Directions – Copy each line where the word "scene" occurs.

Supplied data –

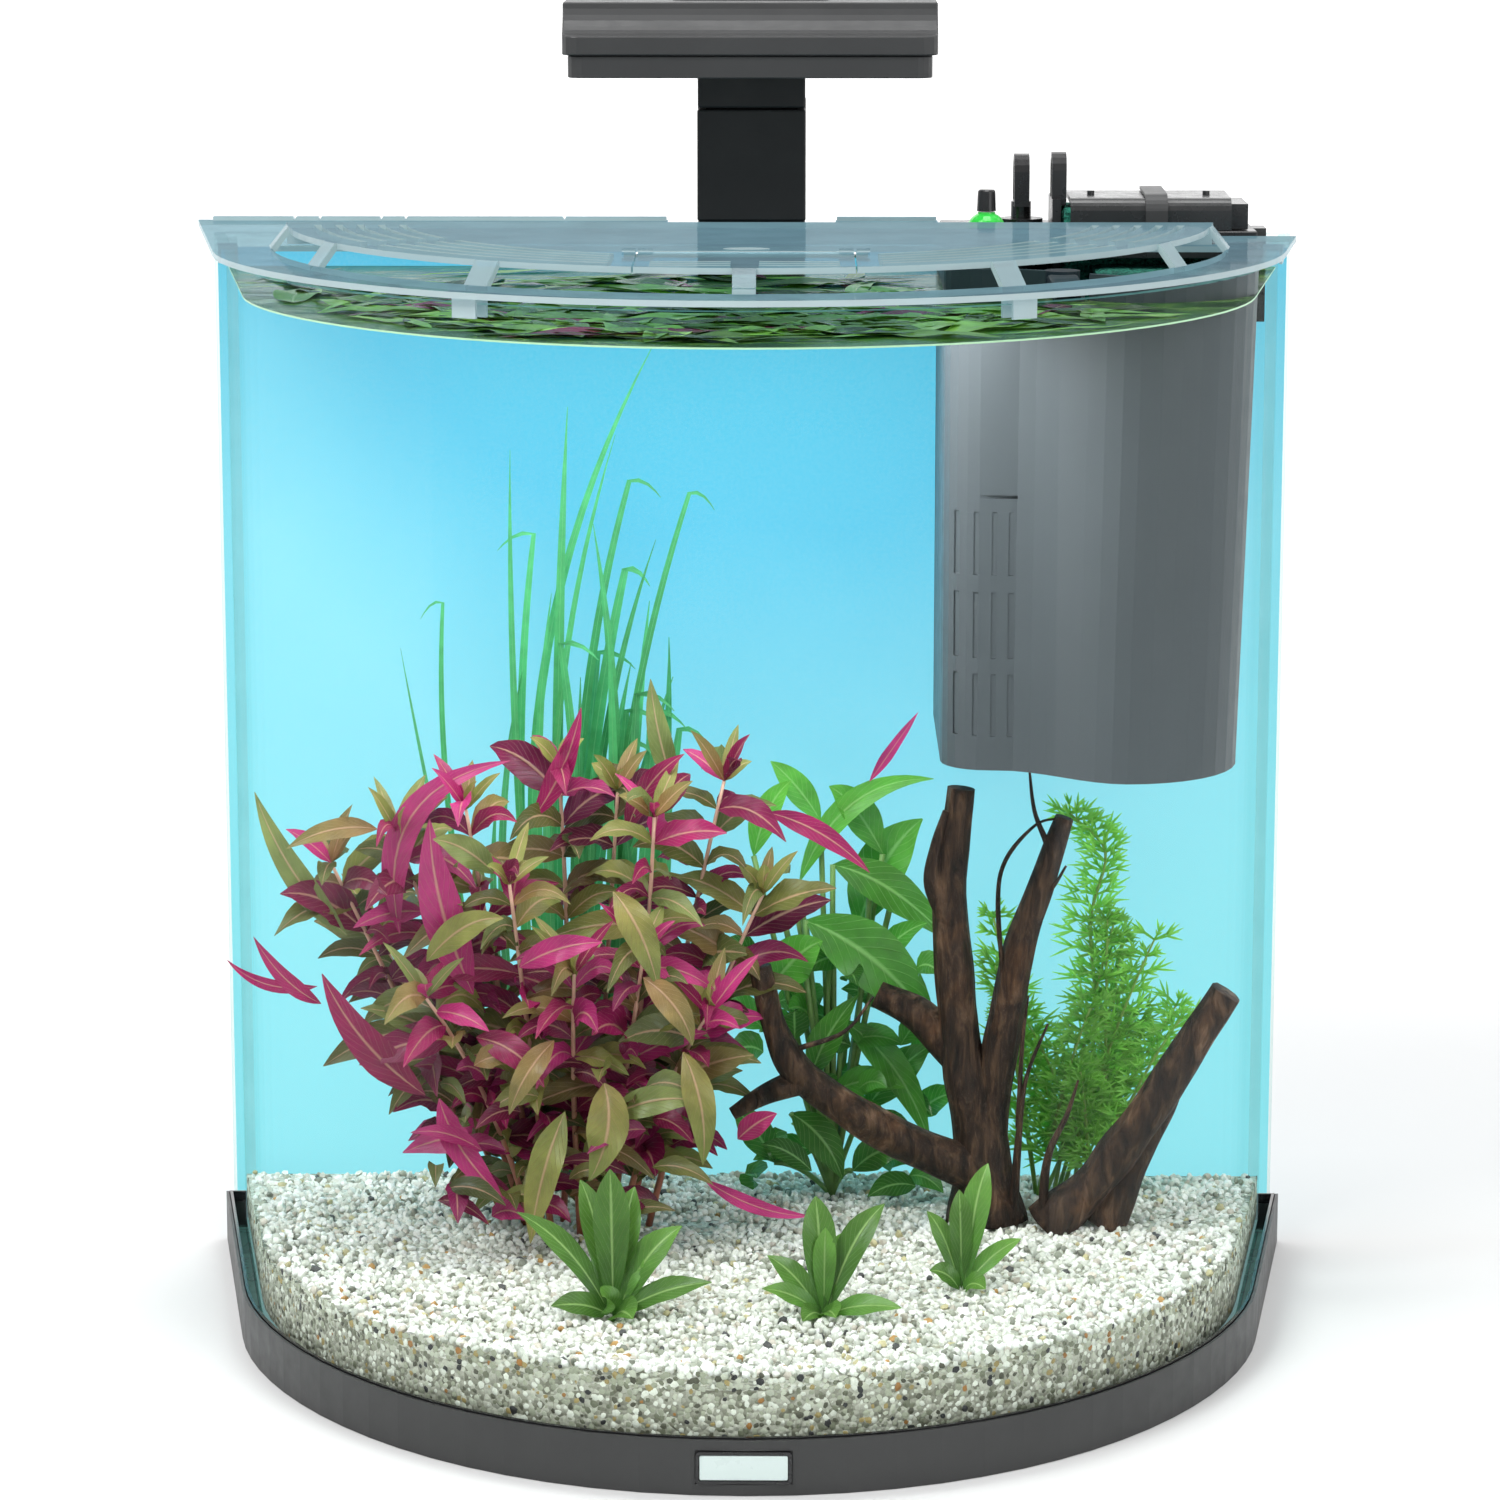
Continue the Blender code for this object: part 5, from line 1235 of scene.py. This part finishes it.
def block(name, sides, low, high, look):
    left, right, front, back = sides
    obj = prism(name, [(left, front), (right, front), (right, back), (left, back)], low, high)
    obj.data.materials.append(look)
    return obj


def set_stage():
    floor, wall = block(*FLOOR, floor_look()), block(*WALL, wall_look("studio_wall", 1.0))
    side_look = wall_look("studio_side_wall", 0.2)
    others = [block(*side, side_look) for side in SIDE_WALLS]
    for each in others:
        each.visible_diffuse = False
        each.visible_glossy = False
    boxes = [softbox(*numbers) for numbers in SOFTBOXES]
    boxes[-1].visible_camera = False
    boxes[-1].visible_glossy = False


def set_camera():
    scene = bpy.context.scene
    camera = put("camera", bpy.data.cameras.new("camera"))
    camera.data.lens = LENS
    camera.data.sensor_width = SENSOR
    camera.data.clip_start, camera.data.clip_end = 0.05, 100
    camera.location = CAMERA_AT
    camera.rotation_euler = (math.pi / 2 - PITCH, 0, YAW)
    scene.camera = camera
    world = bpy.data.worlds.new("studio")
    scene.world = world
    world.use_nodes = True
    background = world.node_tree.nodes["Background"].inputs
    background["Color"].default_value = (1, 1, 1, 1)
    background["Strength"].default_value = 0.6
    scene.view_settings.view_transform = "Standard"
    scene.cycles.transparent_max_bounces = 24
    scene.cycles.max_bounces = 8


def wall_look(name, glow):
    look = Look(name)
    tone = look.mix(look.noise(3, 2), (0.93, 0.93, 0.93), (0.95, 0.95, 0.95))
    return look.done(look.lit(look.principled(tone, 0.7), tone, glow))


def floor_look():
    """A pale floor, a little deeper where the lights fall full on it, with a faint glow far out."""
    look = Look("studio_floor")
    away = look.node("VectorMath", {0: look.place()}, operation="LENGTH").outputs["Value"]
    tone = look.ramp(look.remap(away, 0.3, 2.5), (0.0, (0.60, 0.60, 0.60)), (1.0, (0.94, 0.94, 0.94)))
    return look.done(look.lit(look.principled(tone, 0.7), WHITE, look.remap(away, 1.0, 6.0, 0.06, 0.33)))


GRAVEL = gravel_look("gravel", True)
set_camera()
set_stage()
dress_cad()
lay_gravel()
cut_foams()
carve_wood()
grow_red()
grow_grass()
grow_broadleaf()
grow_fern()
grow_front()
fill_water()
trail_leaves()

Correct response –
Continue the Blender code for this object: part 5, from line 1235 of scene.py. This part finishes it.
    scene = bpy.context.scene
    scene.camera = camera
    scene.world = world
    scene.view_settings.view_transform = "Standard"
    scene.cycles.transparent_max_bounces = 24
    scene.cycles.max_bounces = 8